Democrats are relying on the testimony of officials close to the Ukraine matter to make their case as they consider whether the president’s behavior was impeachable.
Yovanovitch provides a key element, Schiff said, as someone whom Trump and Giuliani wanted out of the way for others more favorable to their interests in Ukraine, an energy-rich country that has long struggled with corruption.
It became clear, he said, “President Trump wanted her gone.”
The top Republican on the panel, Rep. Devin Nunes of California, bemoaned the hearings as a “daylong TV spectacle.”
Republicans complained that the ambassador, like other witnesses, can offer only hearsay testimony and only knows of Trump’s actions secondhand. They note that Yovanovitch had left her position before the July phone call.
Nunes also pressed to hear from the still anonymous government whistleblower who first alerted officials about Trump’s phone call with Ukraine that is in question. “These hearings should not be occurring at all,” he said.
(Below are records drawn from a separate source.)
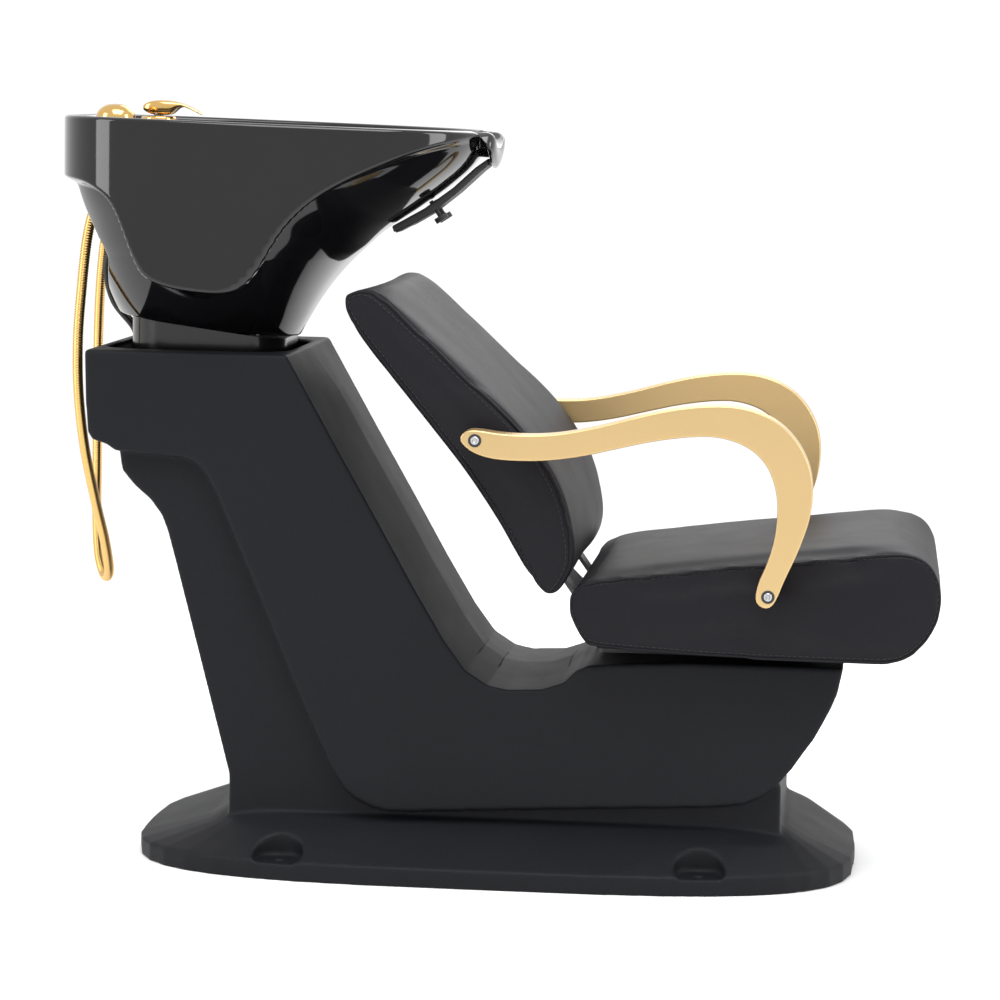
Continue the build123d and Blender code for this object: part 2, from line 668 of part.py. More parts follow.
with BuildPart() as bowl:
    for z, ring in bowl_rings(BOWL_OUTER, rear_rise=250, front_rise=500):
        with BuildSketch(level(z)):
            with BuildLine():
                Polyline(*ring, close=True)
            make_face()
    loft(ruled=True)
    add(skirt.part)
    for z, ring in bowl_rings(BOWL_INNER, rear_rise=240, front_rise=420):
        with BuildSketch(level(z)):
            with BuildLine():
                Polyline(*ring, close=True)
            make_face()
    loft(ruled=True, mode=Mode.SUBTRACT)
    # recessed tap deck behind the basin
    with BuildSketch(level(DECK_Z)):
        with BuildLine():
            Polyline(*bowl_ring(-574, -380, 212, wide=-470, rear_square=3.4, front_square=6),
                     close=True)
        make_face()
    extrude(amount=60, mode=Mode.SUBTRACT)
    # hollow under the tap deck for the shanks and hoses
    with BuildSketch(Plane.XZ):
        with BuildLine():
            Polyline((-573, 880), (-573, 964), (-462, 964), (-467, 925), (-484, 895),
                     (-500, 880), close=True)
        make_face()
    extrude(amount=178, both=True, mode=Mode.SUBTRACT)
    # narrower cut below it, open to the rear
    with BuildSketch(Plane.XZ):
        with BuildLine():
            Polyline((-600, 700), (-600, 906), (-573, 906), (-500, 906), (-500, 880),
                     (-520, 830), (-534, 780), (-545, 745), (-560, 700), close=True)
        make_face()
    extrude(amount=120, both=True, mode=Mode.SUBTRACT)
    # rim trimmed to its sloping plane
    with BuildSketch(RIM):
        Rectangle(900, 700)
    extrude(amount=80, mode=Mode.SUBTRACT)
    # neck cradle
    with BuildSketch(Plane.YZ.offset(-110)):
        with Locations((0, NECK_AXIS_Z)):
            Circle(108)
    extrude(amount=120, mode=Mode.SUBTRACT)
    # foot trimmed to the tilted seating plane, recess for the tilt plate
    with BuildSketch(FOOT):
        Rectangle(400, 400)
    extrude(amount=-60, mode=Mode.SUBTRACT)
    with BuildSketch(level(680, (FOOT_X, 0))):
        Circle(88)
    extrude(amount=71, mode=Mode.SUBTRACT)
    # drain and bolt holes
    with BuildSketch(level(740)):
        with Locations(DRAIN):
            Circle(22)
        with Locations(*BOWL_BOLTS):
            Circle(4.1)
    extrude(amount=25, mode=Mode.SUBTRACT)
    with BuildSketch(level(755, DRAIN)):
        Circle(22)
    extrude(amount=40, mode=Mode.SUBTRACT)
    # deck holes for mixer and handset sleeve
    with BuildSketch(level(955)):
        with Locations(MIXER):
            Circle(13)
        with Locations(HANDSET):
            Circle(18)
    extrude(amount=30, mode=Mode.SUBTRACT)
    # holes for the studs of the neck-rest carrier
    for y in (-22, 22):
        with BuildSketch(Plane(origin=(-92, y, 885), x_dir=(0, 1, 0), z_dir=(0.55, 0, -0.835))):
            Circle(3.1)
        extrude(amount=30, both=True, mode=Mode.SUBTRACT)
save(bowl, "bowl")

with BuildPart() as bowl_collar:
    with BuildSketch(level(668, (FOOT_X - 1, 0))):
        RectangleRounded(212, 212, 62)
        RectangleRounded(204, 204, 58, mode=Mode.SUBTRACT)
    extrude(amount=80)
    with BuildSketch(FOOT.offset(-1.2)):
        Rectangle(400, 400)
    extrude(amount=80, mode=Mode.SUBTRACT)
    # inward lip under the foot of the bowl
    with BuildSketch(FOOT.offset(-4.4)):
        RectangleRounded(206, 206, 60)
        Circle(80, mode=Mode.SUBTRACT)
    extrude(amount=3)
    with BuildSketch(FOOT.offset(-10)):
        with GridLocations(*COLLAR_SCREW_GRID):
            Circle(2.6)
    extrude(amount=12, mode=Mode.SUBTRACT)
save(bowl_collar, "bowl_collar")

# Gasket and yoke plate share one plan.
TILT_PLATE_R = 84
DRAIN_CLEARANCE_R = 34
PLATE_BOLT_HOLE_R = 4.6
with BuildPart() as bowl_gasket:
    with BuildSketch(level(748)):
        with Locations((FOOT_X, 0)):
            Circle(TILT_PLATE_R)
        with Locations(DRAIN):
            Circle(DRAIN_CLEARANCE_R, mode=Mode.SUBTRACT)
        with Locations(*BOWL_BOLTS):
            Circle(PLATE_BOLT_HOLE_R, mode=Mode.SUBTRACT)
    extrude(amount=2.8)
save(bowl_gasket, "bowl_gasket")

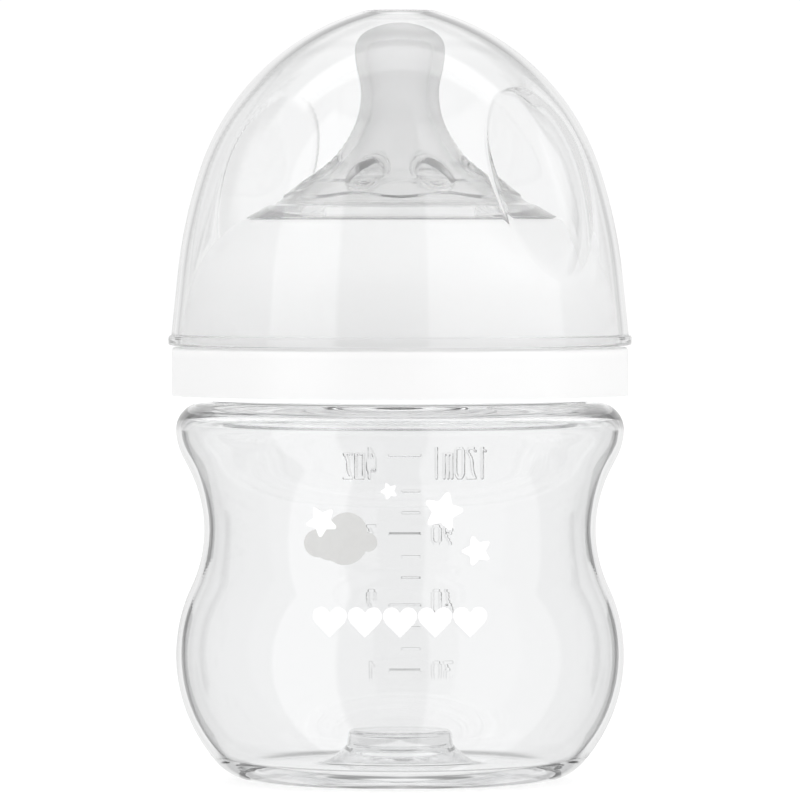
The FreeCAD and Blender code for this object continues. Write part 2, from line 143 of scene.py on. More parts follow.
def densified(outline, low, high, step, from_r=0.0, to_r=math.inf):
    """The outline with closer points between two heights and two radii."""
    points = [outline[0]]
    for p, q in zip(outline, outline[1:]):
        r, z = (p + q) / 2
        length = np.linalg.norm(q - p)
        if low <= z <= high and from_r <= r <= to_r and length > step:
            count = math.ceil(length / step)
            points += [p + (q - p) * k / count for k in range(1, count)]
        points.append(q)
    return np.array(points)


def eased(outline, low, high, reach, fade_in, fade_out, grid=0.05):
    """The outline with its sudden changes of curvature between two heights softened over a reach."""
    run = np.concatenate([[0], np.cumsum(np.hypot(*np.diff(outline, axis=0).T))])
    even_run = np.arange(0, run[-1], grid)
    weights = np.exp(-(np.arange(-3 * reach, 3 * reach + grid / 5, grid) / reach) ** 2 / 2)
    weights /= weights.sum()
    z = outline[:, 1]
    share = smoothstep(low, low + fade_in, z) * (1 - smoothstep(high - fade_out, high, z))
    result = outline.copy()
    for axis in (0, 1):
        even = np.interp(even_run, run, outline[:, axis])
        soft = np.interp(run, even_run, np.convolve(even, weights, mode="same"))
        result[:, axis] += share * (soft - outline[:, axis])
    return result


def turned(name, outline, angles, relief, loop=False):
    """A mesh turned about Z from an outline of (r, z) points.

    relief(angle, r, z) gives how far each point moves along the outline's normal, which
    is on the right of the way the outline runs. A loop outline closes on itself.
    """
    if loop:
        ahead, behind = np.roll(outline, -1, 0), np.roll(outline, 1, 0)
    else:
        ahead = np.vstack([outline[1:], outline[-1]])
        behind = np.vstack([outline[0], outline[:-1]])
    along = ahead - behind
    along /= np.linalg.norm(along, axis=1)[:, None]
    normal = np.stack([along[:, 1], -along[:, 0]], axis=1)
    angle, r, z = grid_of(outline, angles)
    rise = relief(angle, r, z)
    return turned_mesh(name, angle, r + rise * normal[None, :, 0], z + rise * normal[None, :, 1], loop)


def grid_of(outline, angles):
    """The angle, radius and height of every point of a turned outline."""
    angle = angles[:, None] + 0 * outline[None, :, 0]
    return angle, outline[None, :, 0] + 0 * angle, outline[None, :, 1] + 0 * angle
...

Just as the hearing was opening, the White House released its rough transcript of a still-earlier Trump call with Zelenskiy that was largely congratulatory.
Nunes read that transcript aloud. In it, Trump mentioned his experience with the Miss Universe pageant in Ukraine and invited Zelenskiy to the White House. He closed with, “See you very soon.”
Under questioning from Republicans, Yovanovitch acknowledged that Joe Biden’s son, Hunter, serving on the board of a gas company in Ukraine could have created the appearance of a conflict of interest. But she testified the former vice president acted in accordance with official U.S. policy.
She denied allegations against her, including that she favored Democrat Hillary Clinton over Trump in the 2016 election, and she rejected the notion that Ukraine tried to interfere in the election, as Trump claims, counter to mainstream U.S. intelligence findings that it was Russia.
The White House has instructed officials not to comply with the probe. Most have been issued subpoenas to appear.
An administration budget official will meet privately with the panel privately today. Part of the impeachment inquiry concerns the contention that military aid for Ukraine, which borders a hostile Russia, was being withheld through the White House budget office, pending Ukrainian agreement to investigate Biden and the 2016 U.S. election.